What we know & that we know


How much permission do you give yourself to listen to yourself, and even beyond that to know that you know even if you don’t know what you know? How frequently do you find yourself looking to something or someone to affirm you or tell you what to do? We are taught from a very young age to look towards others to tell us what do and what is acceptable, right or ok. Many of us have experienced punishment from having “done the wrong thing” or “behaving the wrong way”, which has reinforced the idea inside of our heads that we don’t know. This is the birth of self-doubt and the questioning that we can know for ourselves.


What we know and that we know are two very different things. People can know many different things than us. For example someone may be very proficient in physics or human dynamics, where another might know about culture and religion. These are all areas of study or experiences which inform us in worldly ways. Unfortunately what we know is often the basis for how we perceive our value and worth. Our culture has placed a lot of value on what we know rather than our capacity to simply know that we know. If people appear to know a lot of information or have some special skill set we see them as more “knowing” than us and with this we have a tendency to view ourselves as less than in some way. This is the root of the unworthiness that so many of us have felt and experienced.

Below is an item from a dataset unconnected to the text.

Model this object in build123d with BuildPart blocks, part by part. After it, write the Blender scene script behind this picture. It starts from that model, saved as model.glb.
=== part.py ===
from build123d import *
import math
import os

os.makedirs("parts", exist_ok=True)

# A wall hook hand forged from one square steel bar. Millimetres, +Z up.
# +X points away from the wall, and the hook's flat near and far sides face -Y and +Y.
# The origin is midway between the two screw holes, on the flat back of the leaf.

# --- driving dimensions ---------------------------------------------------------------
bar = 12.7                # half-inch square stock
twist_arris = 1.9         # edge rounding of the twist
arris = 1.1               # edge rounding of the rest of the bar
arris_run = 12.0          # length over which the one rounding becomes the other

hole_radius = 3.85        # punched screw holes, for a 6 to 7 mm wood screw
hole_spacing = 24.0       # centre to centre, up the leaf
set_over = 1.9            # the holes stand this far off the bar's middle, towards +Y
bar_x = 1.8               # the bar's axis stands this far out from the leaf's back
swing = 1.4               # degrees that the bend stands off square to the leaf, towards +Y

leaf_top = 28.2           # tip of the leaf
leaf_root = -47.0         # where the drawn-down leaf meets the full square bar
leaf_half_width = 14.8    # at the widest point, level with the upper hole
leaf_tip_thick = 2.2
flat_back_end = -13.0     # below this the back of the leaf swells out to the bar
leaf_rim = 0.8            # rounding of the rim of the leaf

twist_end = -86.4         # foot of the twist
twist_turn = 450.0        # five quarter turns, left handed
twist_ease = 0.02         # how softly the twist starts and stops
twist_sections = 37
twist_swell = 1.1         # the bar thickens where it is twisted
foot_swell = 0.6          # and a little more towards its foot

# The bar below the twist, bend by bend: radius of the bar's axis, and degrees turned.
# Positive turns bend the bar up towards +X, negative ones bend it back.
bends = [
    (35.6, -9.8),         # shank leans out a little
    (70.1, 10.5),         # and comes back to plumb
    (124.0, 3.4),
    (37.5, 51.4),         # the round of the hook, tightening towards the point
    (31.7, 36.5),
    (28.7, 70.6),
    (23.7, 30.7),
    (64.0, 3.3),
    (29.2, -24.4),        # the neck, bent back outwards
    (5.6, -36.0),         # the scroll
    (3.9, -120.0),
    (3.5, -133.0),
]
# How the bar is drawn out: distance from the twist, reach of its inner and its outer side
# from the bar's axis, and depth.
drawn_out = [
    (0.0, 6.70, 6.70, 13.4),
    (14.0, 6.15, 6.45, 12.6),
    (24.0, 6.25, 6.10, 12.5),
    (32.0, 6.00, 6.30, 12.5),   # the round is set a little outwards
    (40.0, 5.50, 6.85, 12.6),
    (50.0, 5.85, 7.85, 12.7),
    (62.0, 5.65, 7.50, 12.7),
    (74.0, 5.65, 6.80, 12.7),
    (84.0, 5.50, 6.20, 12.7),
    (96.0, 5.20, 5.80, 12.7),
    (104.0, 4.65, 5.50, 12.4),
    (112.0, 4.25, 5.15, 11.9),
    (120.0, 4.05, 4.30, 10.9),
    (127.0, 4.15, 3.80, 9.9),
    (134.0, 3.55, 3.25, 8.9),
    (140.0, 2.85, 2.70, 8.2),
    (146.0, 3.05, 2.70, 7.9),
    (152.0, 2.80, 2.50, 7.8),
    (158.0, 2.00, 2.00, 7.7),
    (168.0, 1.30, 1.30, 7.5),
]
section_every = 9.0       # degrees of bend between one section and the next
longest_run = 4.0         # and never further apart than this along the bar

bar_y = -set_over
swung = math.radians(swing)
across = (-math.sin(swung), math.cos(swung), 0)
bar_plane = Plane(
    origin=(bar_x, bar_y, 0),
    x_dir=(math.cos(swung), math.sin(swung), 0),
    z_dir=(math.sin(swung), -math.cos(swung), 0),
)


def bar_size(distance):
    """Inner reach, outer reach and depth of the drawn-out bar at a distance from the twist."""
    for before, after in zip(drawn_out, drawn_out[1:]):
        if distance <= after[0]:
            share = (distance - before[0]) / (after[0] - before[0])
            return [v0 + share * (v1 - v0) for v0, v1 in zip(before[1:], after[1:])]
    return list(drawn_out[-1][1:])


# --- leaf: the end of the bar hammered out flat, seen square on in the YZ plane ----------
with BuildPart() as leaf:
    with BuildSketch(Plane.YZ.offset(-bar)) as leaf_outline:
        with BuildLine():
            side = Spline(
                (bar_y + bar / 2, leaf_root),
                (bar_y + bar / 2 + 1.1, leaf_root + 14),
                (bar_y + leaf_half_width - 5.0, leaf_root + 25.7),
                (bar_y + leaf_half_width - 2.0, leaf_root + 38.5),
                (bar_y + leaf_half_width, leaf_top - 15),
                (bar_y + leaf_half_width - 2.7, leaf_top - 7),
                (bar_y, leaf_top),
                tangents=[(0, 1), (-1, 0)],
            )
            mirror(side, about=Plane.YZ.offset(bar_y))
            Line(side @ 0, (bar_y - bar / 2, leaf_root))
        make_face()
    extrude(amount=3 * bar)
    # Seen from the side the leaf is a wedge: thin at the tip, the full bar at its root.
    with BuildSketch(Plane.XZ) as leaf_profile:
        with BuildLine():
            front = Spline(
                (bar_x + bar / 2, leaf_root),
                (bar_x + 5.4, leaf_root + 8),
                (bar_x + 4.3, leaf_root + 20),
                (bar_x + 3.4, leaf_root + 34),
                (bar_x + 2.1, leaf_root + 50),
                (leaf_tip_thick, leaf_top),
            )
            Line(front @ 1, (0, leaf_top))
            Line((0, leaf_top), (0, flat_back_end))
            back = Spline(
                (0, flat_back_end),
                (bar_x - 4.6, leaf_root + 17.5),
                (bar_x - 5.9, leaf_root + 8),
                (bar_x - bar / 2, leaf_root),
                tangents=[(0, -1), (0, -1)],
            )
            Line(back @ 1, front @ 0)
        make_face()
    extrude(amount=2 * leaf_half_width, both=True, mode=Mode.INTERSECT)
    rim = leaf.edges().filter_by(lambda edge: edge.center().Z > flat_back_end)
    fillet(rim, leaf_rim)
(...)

There is a difference between being able to receive the gifts of someone’s knowing versus giving our power over to them. To receive another’s gifts with appreciation of their sharing rather than as the knower or decider for us (or others) is healthy receiving as we don’t see ourselves as less than in the dynamic. However when we see others as better than us or we perceive them to know more about ourselves then we can know because we are riddled with self-doubt, then we are giving our power to them. They may or may not want to be in that role of having your power, but nonetheless you’ve given your knowing that you know over to the perception of what another knows. This is a recipe for disaster and a life of feeling unnecessarily bad about yourself.


Self-denial

Refusing to see your own self


When we don’t trust ourselves it is very hard to relax and be present with others. We are always running scripts inside our heads, overanalyzing our behaviors, actions and what we said or didn’t say, and we feel confused a lot. Confusion is natural as it is part of growth, however anguish is not. Self-doubt often leads to slow forward movement in life. Not being able to decide and constantly feeling like you don’t know for yourself. There are always rhythms of more clarity and production and then feeling less clear and productive, but to continue the story that you don’t know for you is the worst kind of self-punishment there is.

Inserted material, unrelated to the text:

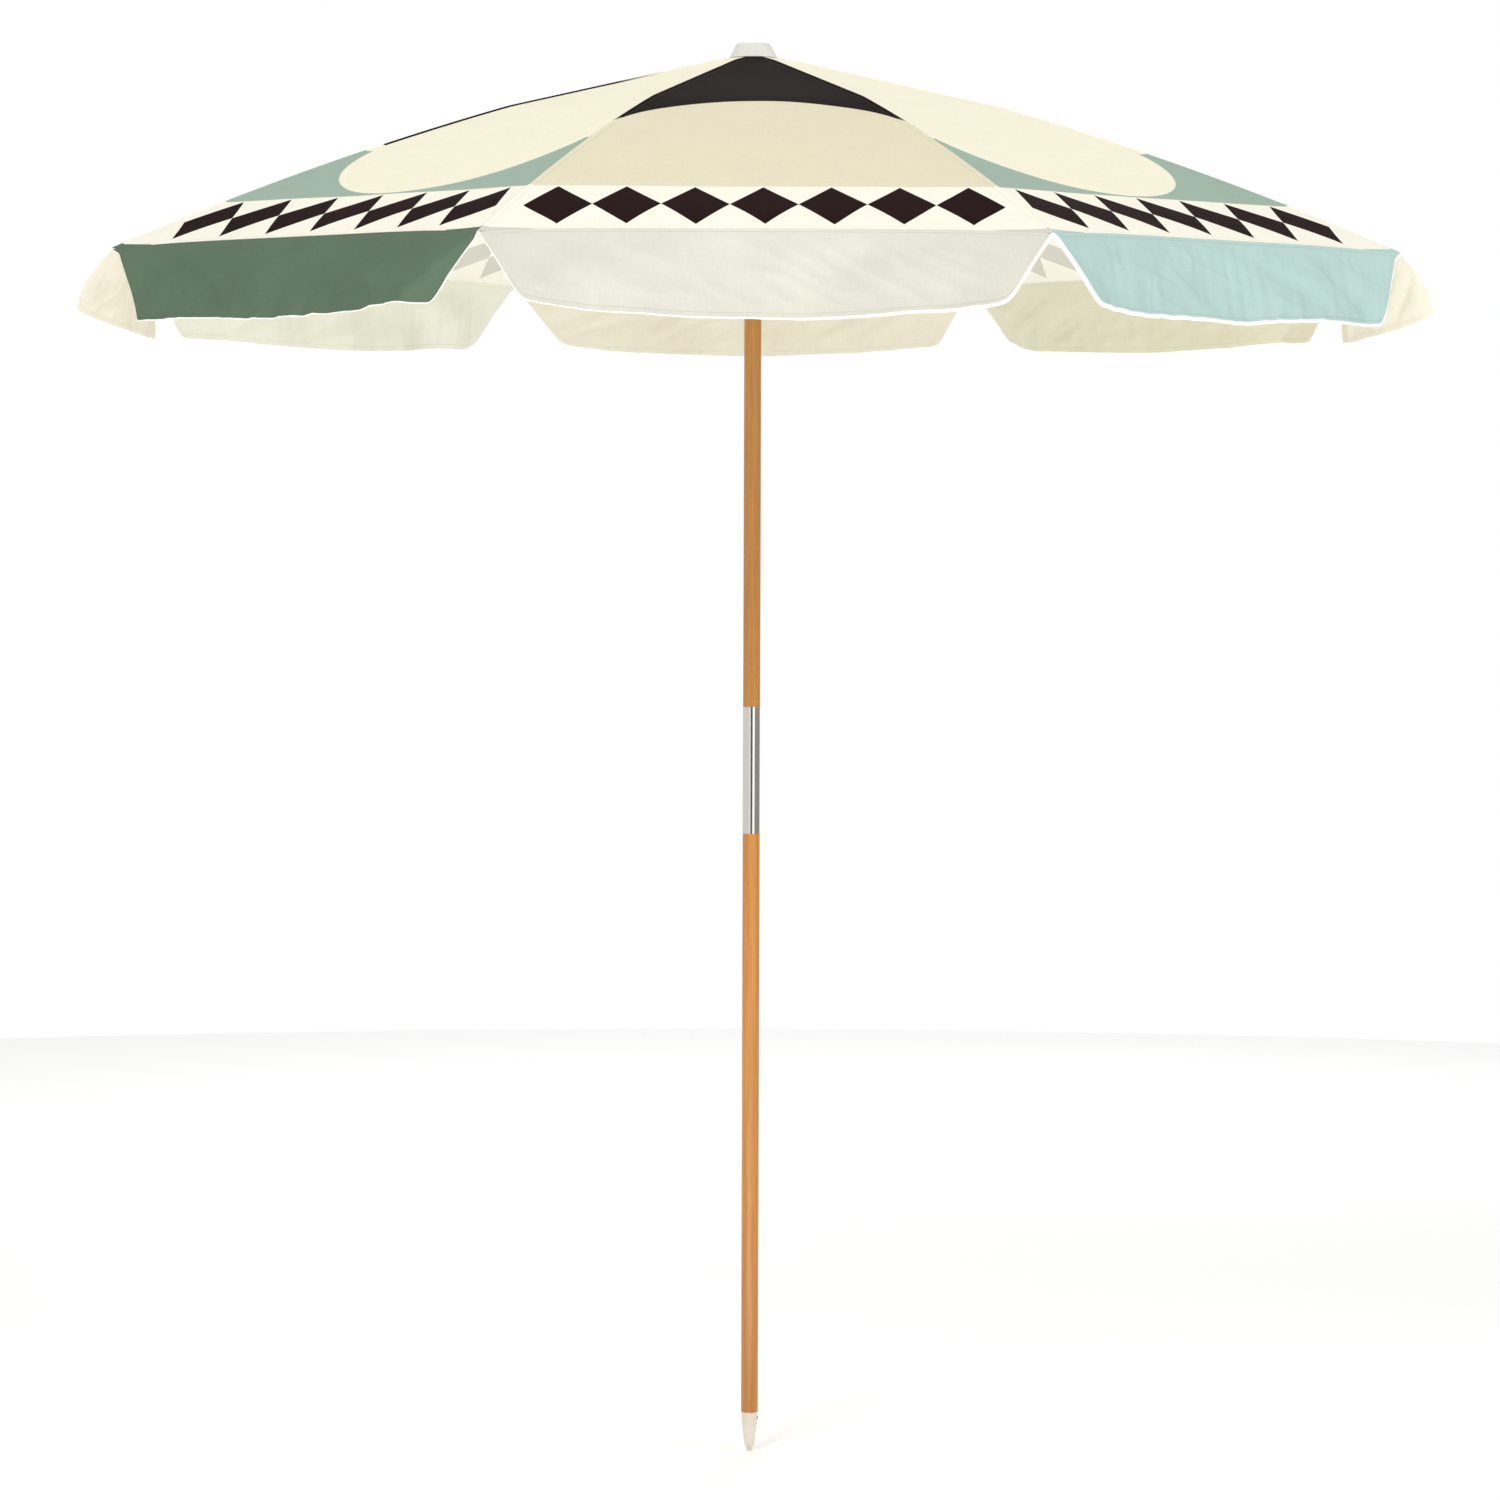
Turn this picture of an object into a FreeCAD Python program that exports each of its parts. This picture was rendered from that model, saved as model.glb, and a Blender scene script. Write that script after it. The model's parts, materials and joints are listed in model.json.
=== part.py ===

There isn’t anyone that knows better for you than you. That can feel a bit overwhelming or scary at first for some people as it means that you are now accountable and responsible for yourself fully. It also means that you can’t use the excuse anymore that you don’t know. Saying that you don’t know is form of self-denial. Clearly there will always be things that you don’t know and you will always be learning in those more worldly ways if you so choose. Ultimately the what of what occurs or happens in life, meaning how situations, circumstances or relationships turn out, is always deeply trenched in mystery which only reveals itself in the moment it is experienced, but the knowing that you know never changes, never goes anywhere unless you allow it too. Unless you refuse to see or acknowledge yourself. It is from knowing that you know all life is birthed and all experience had. It is not so important what happens, which ironically is what we tend to put all of our focus on, but only that we know that we know.

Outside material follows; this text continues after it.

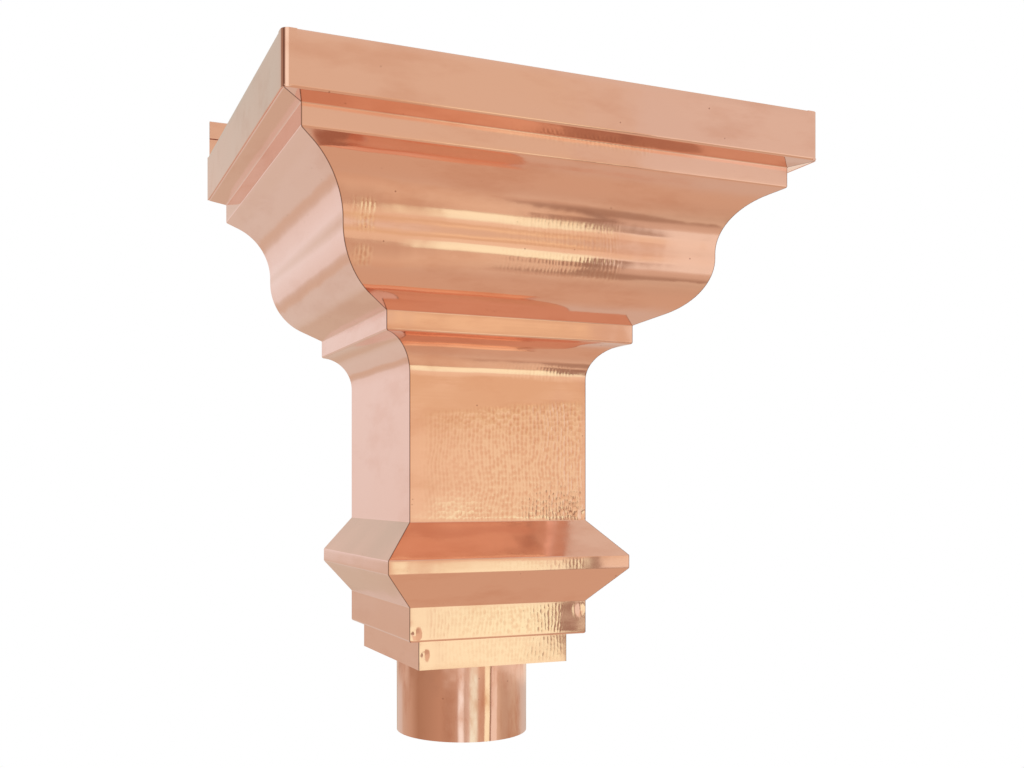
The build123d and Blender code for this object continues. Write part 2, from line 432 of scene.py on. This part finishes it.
def outlet_pipe():
    """The outlet: a rolled tube with a lip turned out in the tray."""
    lip_z = foot_z + sheet
    inset = sheet * tan(pi / 8)
    wall = [
        (outlet_radius, outlet_z),
        (outlet_radius, lip_z - lip_bend),
        (outlet_radius + lip_bend, lip_z),
        (outlet_radius + lip_width, lip_z),
        (outlet_radius + lip_width, lip_z + sheet),
        (outlet_radius + lip_bend - inset, lip_z + sheet),
        (outlet_radius - sheet, lip_z - lip_bend + inset),
        (outlet_radius - sheet, outlet_z),
    ]
    shape = []
    for a, b in zip(wall, wall[1:] + wall[:1]):
        steps = max(1, ceil(abs(b[1] - a[1]) / 7))
        shape += [(a[0] + (b[0] - a[0]) * i / steps, a[1] + (b[1] - a[1]) * i / steps) for i in range(steps)]
    mesh = bmesh.new()
    rings = []
    turns = 144
    # A rolled tube is never quite round: up to 0.2 mm in, less near the lip
    uneven = 0.10
    true_near_lip = 20
    for k in range(turns):
        angle = 2 * pi * k / turns
        ring = []
        for r, z in shape:
            low = min(1.0, (lip_z - z) / true_near_lip)
            out_of_round = uneven * noise.noise(Vector((3 * cos(angle), 3 * sin(angle), z / 40))) - uneven
            r += out_of_round * max(0.0, low)
            ring.append(mesh.verts.new((r * sin(angle), outlet_y - r * cos(angle), z)))
        rings.append(ring)
    for a, b in zip(rings, rings[1:] + rings[:1]):
        for n in range(len(shape)):
            m = (n + 1) % len(shape)
            mesh.faces.new((a[n], a[m], b[m], b[n]))
    return mesh


outlet = finished("outlet_pipe", [outlet_pipe()], "outlet_tube")

# Where the folding machine chattered, which gives a relief and a painted highlight on its ridges, in
# millimetres: X from and to, Z from and to, how much, and how far the upper limit climbs per millimetre
# to the right
chatter_places = [
    (-67, 64, -271, -192, 1.10, 0.09),
    (-62, 47, -351, -331, 0.80, 0),
    (-50, 54, -372, -354, 0.50, 0),
    (-40, 56, -94, -76, 0.36, 0),
    (-40, 58, -112, -97, 0.36, 0),
    (-129, -113, -94, -74, 0.90, 0),
    (-127, -114, -114, -102, 0.90, 0),
    (-25, 52, -304, -297, 0.40, 0),
    (-60, 60, -39, -33, 0.35, 0),
    (-10, 56, -172, -162, 0.35, 0),
]


def rise(value, low, high):
    """Climbs smoothly from 0 at low to 1 at high."""
    t = max(0.0, min(1.0, (value - low) / (high - low)))
    return t * t * (3 - 2 * t)


for piece, chattered in ((front_sheet, chatter_places), (left_sheet, []), (right_sheet, [])):
    much = piece.data.attributes.new("chatter", "FLOAT", "POINT")
    for v in piece.data.vertices:
        x, y, z = v.co / mm
        for x0, x1, z0, z1, most, climb in chattered:
            width = x1 - x0
            across = rise(x, x0, x0 + 0.15 * width) * rise(-x, -x1 - 3, -x1 + 3)
            across *= 0.28 + 0.72 * rise(x, x0, x0 + 0.65 * width)
            top = z1 + climb * x
            up = rise(z, z0 - 1.5, z0 + 2.5) * rise(-z, -top - 1.0, -top + 1.5)
            much.data[v.index].value = max(much.data[v.index].value, most * across * up)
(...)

What would it be like if you shifted your focus off of the known and onto the one that knows the known? Trust would be inherent. There would be nothing to doubt as experience would be arriving in the moment as you were present to it. You wouldn’t have to try and navigate all the unknowns that your mind conjures up or get stuck in your head trying figure it all out.


Self-trust is not about knowing what is going to happen. It is not about controlling any kind of outcome. It is not about protecting yourself. It is about boldly being fully open and rested in your own knowing, in that you know, and not what you know. End of story. This ends self-doubt. This ends self-torment. Freedom to just be you arrives. Undefended. Nothing to protect, fear or hide. It is in this way that you can truly receive others without feeling less about yourself. It is a meeting of knower to knower, creator to creator, god/goddess to god/goddess.